# Given problem
Write out each entry, exactly the way it appears.

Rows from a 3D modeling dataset

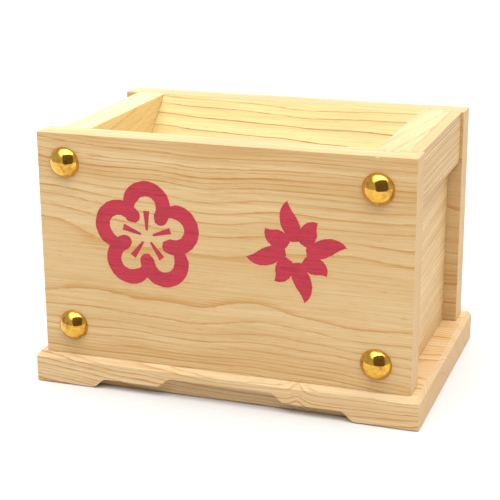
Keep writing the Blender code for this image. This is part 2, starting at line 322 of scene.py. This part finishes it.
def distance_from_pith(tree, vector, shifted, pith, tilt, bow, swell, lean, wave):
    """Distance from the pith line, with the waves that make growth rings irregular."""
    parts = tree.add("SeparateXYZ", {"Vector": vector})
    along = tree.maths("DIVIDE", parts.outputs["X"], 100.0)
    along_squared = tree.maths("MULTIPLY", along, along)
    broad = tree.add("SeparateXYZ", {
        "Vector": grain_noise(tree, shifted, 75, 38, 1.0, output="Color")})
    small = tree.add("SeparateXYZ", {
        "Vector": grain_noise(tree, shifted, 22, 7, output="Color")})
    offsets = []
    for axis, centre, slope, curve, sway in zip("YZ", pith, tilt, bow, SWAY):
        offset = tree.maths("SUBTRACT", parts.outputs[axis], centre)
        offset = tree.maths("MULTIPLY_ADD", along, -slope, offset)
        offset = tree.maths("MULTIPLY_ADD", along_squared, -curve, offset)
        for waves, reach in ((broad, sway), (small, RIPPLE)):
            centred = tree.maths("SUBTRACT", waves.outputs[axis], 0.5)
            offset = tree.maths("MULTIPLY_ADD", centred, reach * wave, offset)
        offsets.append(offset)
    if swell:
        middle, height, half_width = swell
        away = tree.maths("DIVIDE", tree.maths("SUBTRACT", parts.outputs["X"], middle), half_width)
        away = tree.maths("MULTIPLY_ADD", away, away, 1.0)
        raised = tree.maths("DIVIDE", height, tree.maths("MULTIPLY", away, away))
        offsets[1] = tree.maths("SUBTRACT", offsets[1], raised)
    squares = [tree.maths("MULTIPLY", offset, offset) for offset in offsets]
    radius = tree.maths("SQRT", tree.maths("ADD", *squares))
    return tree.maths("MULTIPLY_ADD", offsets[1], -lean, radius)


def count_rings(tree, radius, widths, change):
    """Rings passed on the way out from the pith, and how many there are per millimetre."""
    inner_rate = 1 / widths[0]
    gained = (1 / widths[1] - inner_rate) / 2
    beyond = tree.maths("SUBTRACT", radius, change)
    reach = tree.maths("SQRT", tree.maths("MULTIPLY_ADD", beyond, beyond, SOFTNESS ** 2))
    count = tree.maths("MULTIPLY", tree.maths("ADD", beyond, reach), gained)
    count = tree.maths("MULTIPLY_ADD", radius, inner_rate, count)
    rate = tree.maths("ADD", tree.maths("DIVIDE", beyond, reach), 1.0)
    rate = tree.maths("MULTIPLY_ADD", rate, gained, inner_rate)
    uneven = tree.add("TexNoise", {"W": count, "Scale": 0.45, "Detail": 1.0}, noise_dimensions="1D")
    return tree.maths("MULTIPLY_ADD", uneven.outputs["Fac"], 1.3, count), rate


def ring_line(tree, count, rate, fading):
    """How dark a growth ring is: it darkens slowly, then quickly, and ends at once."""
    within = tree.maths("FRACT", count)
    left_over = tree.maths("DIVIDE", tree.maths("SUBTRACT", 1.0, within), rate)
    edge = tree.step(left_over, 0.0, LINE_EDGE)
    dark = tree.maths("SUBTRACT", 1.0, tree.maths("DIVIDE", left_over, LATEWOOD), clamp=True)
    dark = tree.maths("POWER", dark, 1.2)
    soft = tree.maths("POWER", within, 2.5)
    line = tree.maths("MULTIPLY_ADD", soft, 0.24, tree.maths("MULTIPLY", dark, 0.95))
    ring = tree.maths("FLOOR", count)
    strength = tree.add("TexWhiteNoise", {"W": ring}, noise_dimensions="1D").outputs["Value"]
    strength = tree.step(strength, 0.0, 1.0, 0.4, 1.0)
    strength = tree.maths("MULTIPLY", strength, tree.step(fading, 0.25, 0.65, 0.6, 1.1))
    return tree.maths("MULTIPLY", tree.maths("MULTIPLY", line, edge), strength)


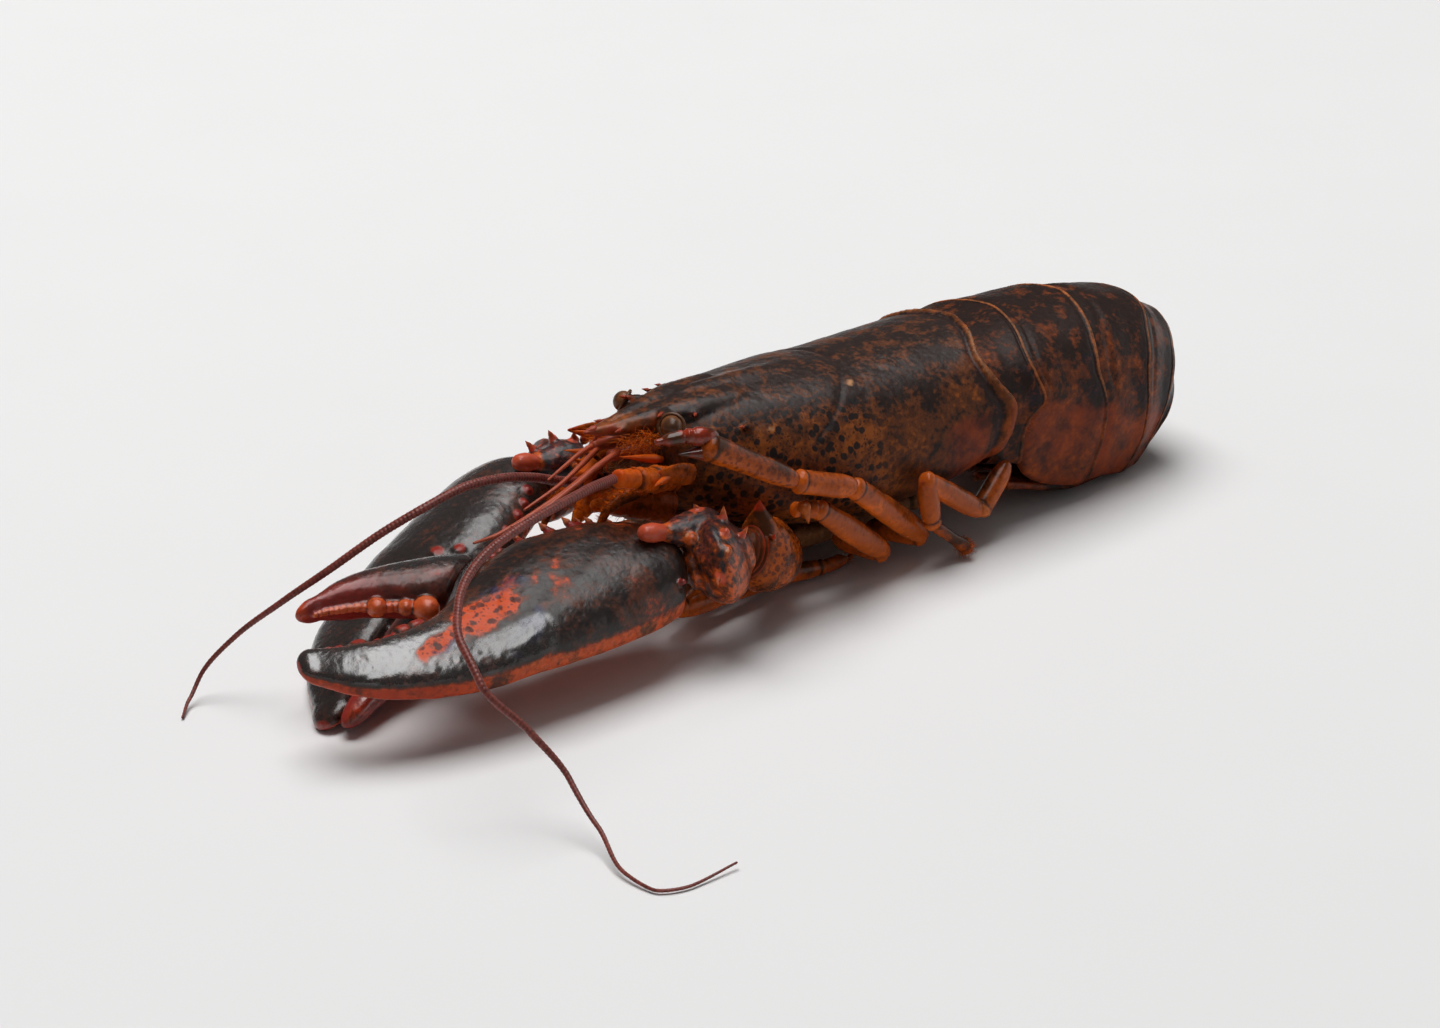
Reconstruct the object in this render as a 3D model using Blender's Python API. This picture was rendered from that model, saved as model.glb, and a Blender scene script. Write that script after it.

# Complete response
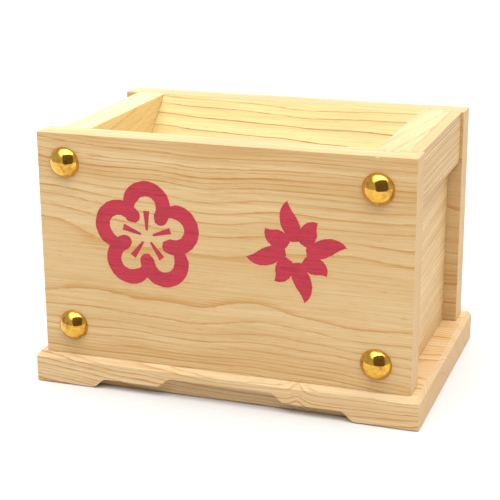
Keep writing the Blender code for this image. This is part 2, starting at line 322 of scene.py. This part finishes it.
def distance_from_pith(tree, vector, shifted, pith, tilt, bow, swell, lean, wave):
    """Distance from the pith line, with the waves that make growth rings irregular."""
    parts = tree.add("SeparateXYZ", {"Vector": vector})
    along = tree.maths("DIVIDE", parts.outputs["X"], 100.0)
    along_squared = tree.maths("MULTIPLY", along, along)
    broad = tree.add("SeparateXYZ", {
        "Vector": grain_noise(tree, shifted, 75, 38, 1.0, output="Color")})
    small = tree.add("SeparateXYZ", {
        "Vector": grain_noise(tree, shifted, 22, 7, output="Color")})
    offsets = []
    for axis, centre, slope, curve, sway in zip("YZ", pith, tilt, bow, SWAY):
        offset = tree.maths("SUBTRACT", parts.outputs[axis], centre)
        offset = tree.maths("MULTIPLY_ADD", along, -slope, offset)
        offset = tree.maths("MULTIPLY_ADD", along_squared, -curve, offset)
        for waves, reach in ((broad, sway), (small, RIPPLE)):
            centred = tree.maths("SUBTRACT", waves.outputs[axis], 0.5)
            offset = tree.maths("MULTIPLY_ADD", centred, reach * wave, offset)
        offsets.append(offset)
    if swell:
        middle, height, half_width = swell
        away = tree.maths("DIVIDE", tree.maths("SUBTRACT", parts.outputs["X"], middle), half_width)
        away = tree.maths("MULTIPLY_ADD", away, away, 1.0)
        raised = tree.maths("DIVIDE", height, tree.maths("MULTIPLY", away, away))
        offsets[1] = tree.maths("SUBTRACT", offsets[1], raised)
    squares = [tree.maths("MULTIPLY", offset, offset) for offset in offsets]
    radius = tree.maths("SQRT", tree.maths("ADD", *squares))
    return tree.maths("MULTIPLY_ADD", offsets[1], -lean, radius)


def count_rings(tree, radius, widths, change):
    """Rings passed on the way out from the pith, and how many there are per millimetre."""
    inner_rate = 1 / widths[0]
    gained = (1 / widths[1] - inner_rate) / 2
    beyond = tree.maths("SUBTRACT", radius, change)
    reach = tree.maths("SQRT", tree.maths("MULTIPLY_ADD", beyond, beyond, SOFTNESS ** 2))
    count = tree.maths("MULTIPLY", tree.maths("ADD", beyond, reach), gained)
    count = tree.maths("MULTIPLY_ADD", radius, inner_rate, count)
    rate = tree.maths("ADD", tree.maths("DIVIDE", beyond, reach), 1.0)
    rate = tree.maths("MULTIPLY_ADD", rate, gained, inner_rate)
    uneven = tree.add("TexNoise", {"W": count, "Scale": 0.45, "Detail": 1.0}, noise_dimensions="1D")
    return tree.maths("MULTIPLY_ADD", uneven.outputs["Fac"], 1.3, count), rate


def ring_line(tree, count, rate, fading):
    """How dark a growth ring is: it darkens slowly, then quickly, and ends at once."""
    within = tree.maths("FRACT", count)
    left_over = tree.maths("DIVIDE", tree.maths("SUBTRACT", 1.0, within), rate)
    edge = tree.step(left_over, 0.0, LINE_EDGE)
    dark = tree.maths("SUBTRACT", 1.0, tree.maths("DIVIDE", left_over, LATEWOOD), clamp=True)
    dark = tree.maths("POWER", dark, 1.2)
    soft = tree.maths("POWER", within, 2.5)
    line = tree.maths("MULTIPLY_ADD", soft, 0.24, tree.maths("MULTIPLY", dark, 0.95))
    ring = tree.maths("FLOOR", count)
    strength = tree.add("TexWhiteNoise", {"W": ring}, noise_dimensions="1D").outputs["Value"]
    strength = tree.step(strength, 0.0, 1.0, 0.4, 1.0)
    strength = tree.maths("MULTIPLY", strength, tree.step(fading, 0.25, 0.65, 0.6, 1.1))
    return tree.maths("MULTIPLY", tree.maths("MULTIPLY", line, edge), strength)


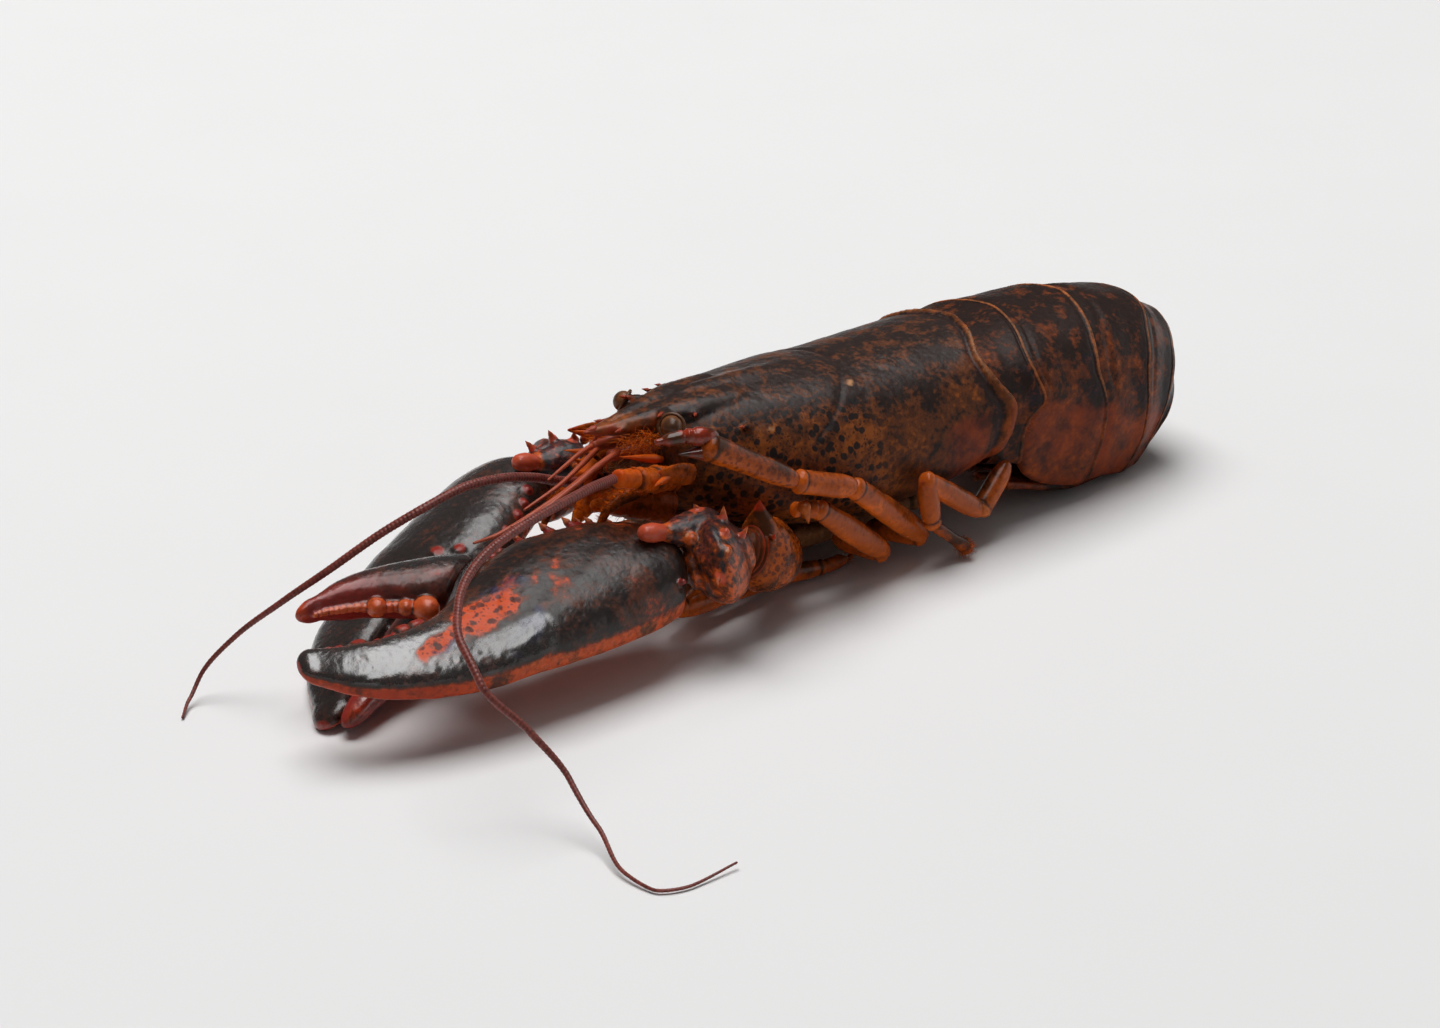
Reconstruct the object in this render as a 3D model using Blender's Python API. This picture was rendered from that model, saved as model.glb, and a Blender scene script. Write that script after it.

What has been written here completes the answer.